The New Metallurgical Laboratories

These laboratories, which are specifically designed for the application of high precision physical methods to the investigation of the constitution and properties of metals and alloys have been built and equipped by means of funds generously provided by Sir Robert Hadfield and Viscount Bearsted. The appliances installed comprise an X-ray set with a high-tension transformer giving 60,000 volts together with the necessary tubes, mercury vapour pump and 'Hyvac' rotary oil pump. There is also a cathode ray oscillograph, which enables hysteresis loops to be observed optically.

A complete C. Reichert micrographic outfit has been installed, consisting of the well-known metallurgical microscope, stand and camera outfit, which has received so much favourable notice o late. It will be used for low magnification metallography. There is also a Zeiss equipment and a quartz spectograph and apparatus for the measurement of magneto-striction in small specimens of magnetic materials, using the Heterodyne principle.

Another interesting piece of apparatus is a differential nitrogen volumeter similarly designed by Dr Smith. It is to be employed in investigating the volume changes which occur when metals solidify.
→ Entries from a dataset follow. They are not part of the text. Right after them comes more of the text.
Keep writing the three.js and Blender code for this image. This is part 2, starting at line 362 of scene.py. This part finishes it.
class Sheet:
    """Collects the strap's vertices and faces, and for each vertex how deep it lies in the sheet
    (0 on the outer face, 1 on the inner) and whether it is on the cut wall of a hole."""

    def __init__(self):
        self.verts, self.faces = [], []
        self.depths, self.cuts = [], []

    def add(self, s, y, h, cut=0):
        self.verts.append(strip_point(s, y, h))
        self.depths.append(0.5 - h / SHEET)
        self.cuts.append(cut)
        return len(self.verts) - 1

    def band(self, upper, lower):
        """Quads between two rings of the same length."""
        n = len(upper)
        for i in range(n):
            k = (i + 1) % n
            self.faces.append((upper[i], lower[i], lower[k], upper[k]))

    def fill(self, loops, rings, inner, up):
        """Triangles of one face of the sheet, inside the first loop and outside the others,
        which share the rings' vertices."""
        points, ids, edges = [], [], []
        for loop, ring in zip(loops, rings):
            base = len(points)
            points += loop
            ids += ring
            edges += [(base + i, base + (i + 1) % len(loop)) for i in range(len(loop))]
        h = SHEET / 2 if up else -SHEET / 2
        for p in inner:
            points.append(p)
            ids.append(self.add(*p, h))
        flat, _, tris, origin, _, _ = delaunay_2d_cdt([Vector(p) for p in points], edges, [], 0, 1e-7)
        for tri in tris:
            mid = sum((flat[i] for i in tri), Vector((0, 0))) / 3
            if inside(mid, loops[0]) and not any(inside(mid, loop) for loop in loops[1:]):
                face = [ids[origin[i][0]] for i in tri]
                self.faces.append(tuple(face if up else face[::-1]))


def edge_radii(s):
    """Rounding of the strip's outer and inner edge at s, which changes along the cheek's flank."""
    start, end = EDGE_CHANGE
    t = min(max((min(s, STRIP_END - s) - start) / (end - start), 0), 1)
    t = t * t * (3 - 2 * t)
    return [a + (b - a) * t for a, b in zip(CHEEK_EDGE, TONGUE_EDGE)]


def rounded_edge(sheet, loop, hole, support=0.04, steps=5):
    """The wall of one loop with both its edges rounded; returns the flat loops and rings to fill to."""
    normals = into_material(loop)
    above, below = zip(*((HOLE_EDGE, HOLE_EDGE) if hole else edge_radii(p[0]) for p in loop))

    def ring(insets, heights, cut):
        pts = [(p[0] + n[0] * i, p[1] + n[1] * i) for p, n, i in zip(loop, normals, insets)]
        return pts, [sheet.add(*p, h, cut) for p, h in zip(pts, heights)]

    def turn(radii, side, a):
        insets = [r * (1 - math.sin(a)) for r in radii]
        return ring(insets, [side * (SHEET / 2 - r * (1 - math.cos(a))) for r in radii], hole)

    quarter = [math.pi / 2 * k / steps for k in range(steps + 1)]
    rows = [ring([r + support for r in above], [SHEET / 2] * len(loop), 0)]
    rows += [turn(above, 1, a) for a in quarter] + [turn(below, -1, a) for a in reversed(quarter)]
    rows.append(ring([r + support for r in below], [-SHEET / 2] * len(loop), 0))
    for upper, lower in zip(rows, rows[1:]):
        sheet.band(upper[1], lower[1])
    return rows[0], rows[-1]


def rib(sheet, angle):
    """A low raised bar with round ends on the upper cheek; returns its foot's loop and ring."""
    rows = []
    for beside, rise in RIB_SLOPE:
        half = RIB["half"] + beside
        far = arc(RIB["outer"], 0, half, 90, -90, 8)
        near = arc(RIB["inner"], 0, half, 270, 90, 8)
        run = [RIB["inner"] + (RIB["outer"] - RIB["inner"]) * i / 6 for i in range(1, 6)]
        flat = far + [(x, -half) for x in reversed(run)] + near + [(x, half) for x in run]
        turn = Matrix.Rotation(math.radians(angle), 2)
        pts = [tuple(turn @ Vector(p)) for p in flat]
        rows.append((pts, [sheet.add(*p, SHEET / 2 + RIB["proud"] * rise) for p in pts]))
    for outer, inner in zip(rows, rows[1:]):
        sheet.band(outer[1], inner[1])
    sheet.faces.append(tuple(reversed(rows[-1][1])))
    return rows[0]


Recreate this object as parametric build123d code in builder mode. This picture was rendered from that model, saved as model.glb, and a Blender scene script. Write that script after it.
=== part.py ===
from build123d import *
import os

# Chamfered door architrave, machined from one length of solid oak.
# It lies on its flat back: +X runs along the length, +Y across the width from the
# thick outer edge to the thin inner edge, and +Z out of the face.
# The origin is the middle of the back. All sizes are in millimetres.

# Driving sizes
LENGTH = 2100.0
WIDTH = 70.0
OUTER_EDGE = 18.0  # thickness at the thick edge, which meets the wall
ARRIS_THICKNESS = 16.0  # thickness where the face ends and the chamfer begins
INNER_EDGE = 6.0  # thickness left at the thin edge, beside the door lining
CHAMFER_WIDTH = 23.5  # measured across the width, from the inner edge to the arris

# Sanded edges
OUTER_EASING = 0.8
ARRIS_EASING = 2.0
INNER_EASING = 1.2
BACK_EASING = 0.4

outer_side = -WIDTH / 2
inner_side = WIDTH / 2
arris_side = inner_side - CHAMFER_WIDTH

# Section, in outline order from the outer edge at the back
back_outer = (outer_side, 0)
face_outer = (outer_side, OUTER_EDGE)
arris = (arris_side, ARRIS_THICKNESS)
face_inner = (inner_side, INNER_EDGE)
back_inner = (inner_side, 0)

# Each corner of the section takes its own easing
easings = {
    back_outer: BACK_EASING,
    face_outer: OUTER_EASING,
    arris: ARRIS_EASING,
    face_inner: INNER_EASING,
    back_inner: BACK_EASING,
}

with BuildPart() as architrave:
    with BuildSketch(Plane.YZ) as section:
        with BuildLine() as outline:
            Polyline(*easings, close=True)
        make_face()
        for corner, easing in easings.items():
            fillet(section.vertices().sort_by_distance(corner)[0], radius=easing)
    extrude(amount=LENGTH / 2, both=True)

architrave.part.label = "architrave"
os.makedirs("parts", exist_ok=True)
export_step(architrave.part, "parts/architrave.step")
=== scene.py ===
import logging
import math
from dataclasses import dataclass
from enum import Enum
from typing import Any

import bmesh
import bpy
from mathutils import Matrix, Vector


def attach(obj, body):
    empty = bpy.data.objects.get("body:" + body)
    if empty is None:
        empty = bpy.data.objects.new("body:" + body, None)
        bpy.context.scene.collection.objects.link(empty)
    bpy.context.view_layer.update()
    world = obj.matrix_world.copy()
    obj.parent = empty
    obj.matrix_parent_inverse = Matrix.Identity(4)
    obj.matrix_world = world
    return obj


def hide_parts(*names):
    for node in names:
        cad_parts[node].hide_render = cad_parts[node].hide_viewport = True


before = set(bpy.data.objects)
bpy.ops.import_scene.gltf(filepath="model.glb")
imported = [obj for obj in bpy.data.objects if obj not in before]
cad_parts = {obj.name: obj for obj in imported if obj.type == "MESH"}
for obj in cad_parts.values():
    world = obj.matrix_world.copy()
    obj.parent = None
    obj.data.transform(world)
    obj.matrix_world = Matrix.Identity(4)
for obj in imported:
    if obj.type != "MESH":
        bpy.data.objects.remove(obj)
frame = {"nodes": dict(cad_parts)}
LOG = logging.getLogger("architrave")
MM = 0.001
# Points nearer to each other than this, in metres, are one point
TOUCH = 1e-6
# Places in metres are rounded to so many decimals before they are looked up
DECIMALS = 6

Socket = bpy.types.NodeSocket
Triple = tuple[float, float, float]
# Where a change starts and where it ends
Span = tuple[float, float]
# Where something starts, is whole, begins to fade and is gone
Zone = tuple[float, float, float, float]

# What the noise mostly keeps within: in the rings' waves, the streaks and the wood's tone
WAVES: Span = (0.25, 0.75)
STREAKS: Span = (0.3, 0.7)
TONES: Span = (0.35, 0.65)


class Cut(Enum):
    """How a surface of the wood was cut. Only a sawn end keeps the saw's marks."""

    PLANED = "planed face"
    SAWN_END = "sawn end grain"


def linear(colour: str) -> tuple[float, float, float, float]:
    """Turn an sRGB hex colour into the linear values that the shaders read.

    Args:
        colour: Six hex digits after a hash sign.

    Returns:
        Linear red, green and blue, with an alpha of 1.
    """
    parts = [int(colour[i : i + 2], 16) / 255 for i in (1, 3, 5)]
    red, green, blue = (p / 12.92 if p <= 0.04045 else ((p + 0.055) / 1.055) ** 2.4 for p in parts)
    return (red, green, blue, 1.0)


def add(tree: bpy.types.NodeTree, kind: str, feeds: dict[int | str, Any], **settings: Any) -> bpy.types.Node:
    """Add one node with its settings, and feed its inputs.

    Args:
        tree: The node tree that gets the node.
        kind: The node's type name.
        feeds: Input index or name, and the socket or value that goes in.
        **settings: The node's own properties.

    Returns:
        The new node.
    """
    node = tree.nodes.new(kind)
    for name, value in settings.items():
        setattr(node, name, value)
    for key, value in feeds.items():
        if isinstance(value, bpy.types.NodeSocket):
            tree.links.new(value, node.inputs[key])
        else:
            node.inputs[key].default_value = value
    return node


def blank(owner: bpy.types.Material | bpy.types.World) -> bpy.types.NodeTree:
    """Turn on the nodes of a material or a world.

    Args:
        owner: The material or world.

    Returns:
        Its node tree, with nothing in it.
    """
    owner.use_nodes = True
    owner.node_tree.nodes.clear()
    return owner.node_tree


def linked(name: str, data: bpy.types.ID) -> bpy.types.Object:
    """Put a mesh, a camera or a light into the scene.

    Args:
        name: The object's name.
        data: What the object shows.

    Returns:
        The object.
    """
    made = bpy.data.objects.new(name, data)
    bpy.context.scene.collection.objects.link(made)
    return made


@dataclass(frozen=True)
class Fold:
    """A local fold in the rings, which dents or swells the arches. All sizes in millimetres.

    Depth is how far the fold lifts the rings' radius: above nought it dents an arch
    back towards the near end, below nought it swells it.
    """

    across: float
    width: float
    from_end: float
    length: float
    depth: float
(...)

An ingenious continuous flow calorimeter designed in the department last year by Dr C. J. Smith was on exhibition.


1927 Improved Safety Lamp - As a result of research work at Sheffield University, Professor R. V. Wheeler and D. W. Woodhead produced a flame safety lamp which was claimed by Dr J. S. Haldane among others, would wipe our miners' nystagmus, because if the improved light it gave.[2]